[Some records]
================
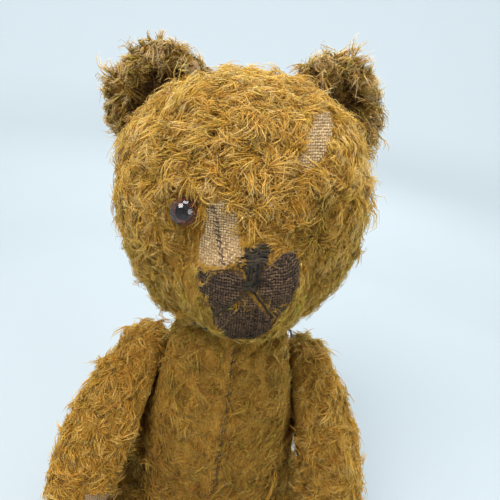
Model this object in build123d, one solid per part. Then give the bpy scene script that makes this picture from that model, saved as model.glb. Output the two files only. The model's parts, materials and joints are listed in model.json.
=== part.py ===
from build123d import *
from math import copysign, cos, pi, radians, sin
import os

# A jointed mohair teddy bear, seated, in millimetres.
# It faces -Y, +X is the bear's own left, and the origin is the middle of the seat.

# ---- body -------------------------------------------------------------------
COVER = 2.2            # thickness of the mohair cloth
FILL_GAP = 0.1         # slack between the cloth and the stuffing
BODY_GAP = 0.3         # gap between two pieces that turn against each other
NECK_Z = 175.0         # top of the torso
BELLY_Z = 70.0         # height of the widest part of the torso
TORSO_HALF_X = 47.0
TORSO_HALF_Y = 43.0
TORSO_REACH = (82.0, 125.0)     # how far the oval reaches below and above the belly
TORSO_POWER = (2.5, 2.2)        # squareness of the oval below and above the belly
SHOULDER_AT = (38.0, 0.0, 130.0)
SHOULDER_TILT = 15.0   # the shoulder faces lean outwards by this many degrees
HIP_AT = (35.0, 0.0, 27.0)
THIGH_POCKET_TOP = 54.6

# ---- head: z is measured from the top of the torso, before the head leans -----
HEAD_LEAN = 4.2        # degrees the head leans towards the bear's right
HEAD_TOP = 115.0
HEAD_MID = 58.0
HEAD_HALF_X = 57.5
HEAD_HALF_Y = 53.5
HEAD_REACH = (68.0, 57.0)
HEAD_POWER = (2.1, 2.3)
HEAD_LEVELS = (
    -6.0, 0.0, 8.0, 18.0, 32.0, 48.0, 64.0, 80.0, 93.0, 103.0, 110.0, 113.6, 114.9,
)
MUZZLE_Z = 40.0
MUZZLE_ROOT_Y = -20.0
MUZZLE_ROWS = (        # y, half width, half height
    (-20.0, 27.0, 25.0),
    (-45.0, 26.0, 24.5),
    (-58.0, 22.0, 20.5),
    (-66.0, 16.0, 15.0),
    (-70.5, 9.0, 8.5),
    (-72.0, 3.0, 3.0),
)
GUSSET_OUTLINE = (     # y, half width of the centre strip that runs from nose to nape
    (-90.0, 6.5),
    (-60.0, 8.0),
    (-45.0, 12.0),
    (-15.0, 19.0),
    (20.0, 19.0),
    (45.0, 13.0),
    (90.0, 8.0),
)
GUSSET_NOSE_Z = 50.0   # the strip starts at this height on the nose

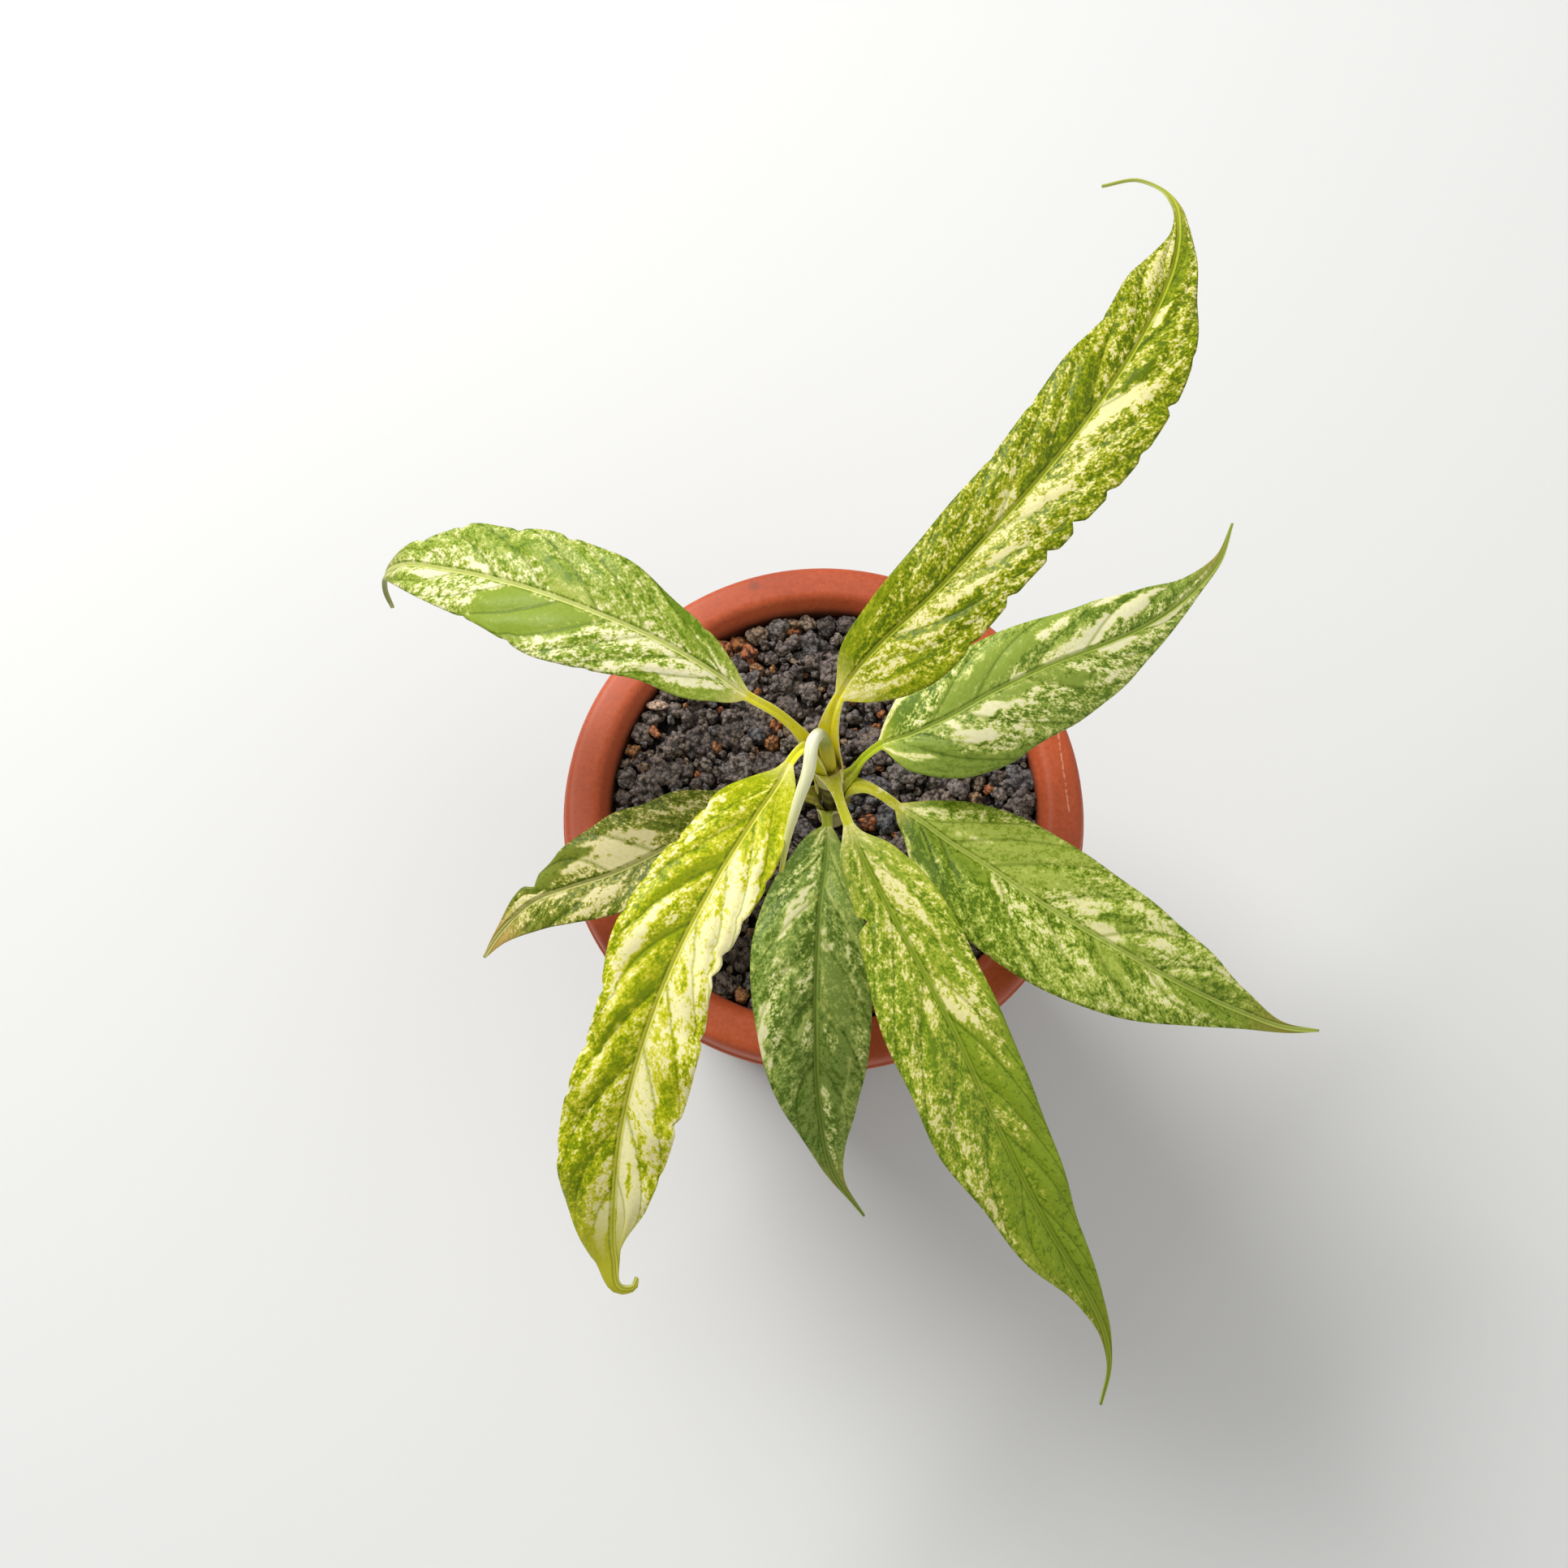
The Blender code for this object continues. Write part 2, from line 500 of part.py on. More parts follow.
================
_Exercise_
Your output must be the lines of the material above, from the first through the line that contains "# It faces -Y, +X", copied exactly. Include both endpoints and nothing else.

_Result_
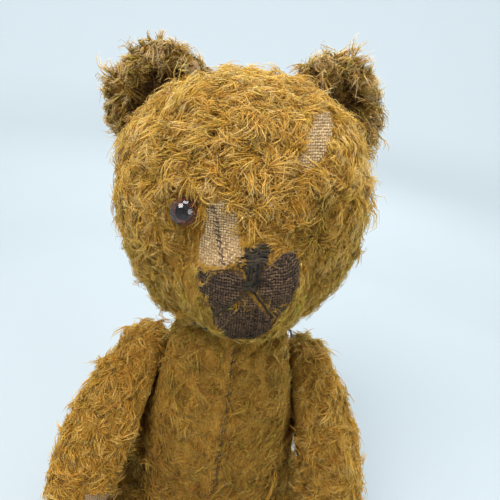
Model this object in build123d, one solid per part. Then give the bpy scene script that makes this picture from that model, saved as model.glb. Output the two files only. The model's parts, materials and joints are listed in model.json.
=== part.py ===
from build123d import *
from math import copysign, cos, pi, radians, sin
import os

# A jointed mohair teddy bear, seated, in millimetres.
# It faces -Y, +X is the bear's own left, and the origin is the middle of the seat.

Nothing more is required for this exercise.